סמינר בהתנהגות ארגונית

Managing Others’ Interdependence: Power, Dual Concern, and Third-party Intervention in Conflict 

25 באפריל 2017, 11:15 
חדר 305 

Nir Halevy, Stanford University

Power and interdependence are inherently interwoven, yet prevailing conceptualizations of power emphasize the individuating, liberating and distancing effects of power. To address this puzzle, we develop and test the Dual Concern Model of Power, which posits that structural and psychological power fuel two motivational forces—concern for self and concern for others— which function as two complementary pathways to managing others’ interdependence. Four studies investigated hypotheses derived from our model concerning the relations among structural and psychological power, behavioral approach, interpersonal responsiveness, and intervention in others’ conflicts. Study 1 surveyed hundreds of scientists about their interventions in authorship conflicts among fellow lab members.

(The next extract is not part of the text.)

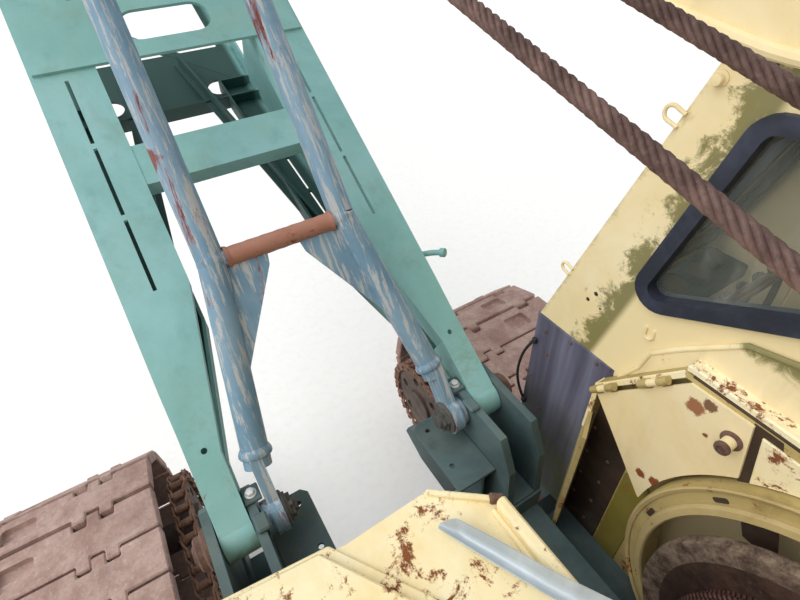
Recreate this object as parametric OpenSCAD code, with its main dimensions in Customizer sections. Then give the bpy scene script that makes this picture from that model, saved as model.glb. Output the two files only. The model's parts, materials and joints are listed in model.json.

Consistent with the model’s predictions, structural power increased third parties’ intervention in others’ authorship conflicts. Studies 2-4 unpacked this overall effect using both mediation and moderation, providing convergent evidence for the psychological mechanisms underlying the effect of structural power on third party intervention in organizational conflict. Our model and empirical findings, which replicated across different samples and using diverse methodologies, provide an alternative portrait of power holders as socially engaged organizational actors who actively manage other organizational members’ interactions and relationships, and explain why and how power facilitates third party intervention in organizational conflicts.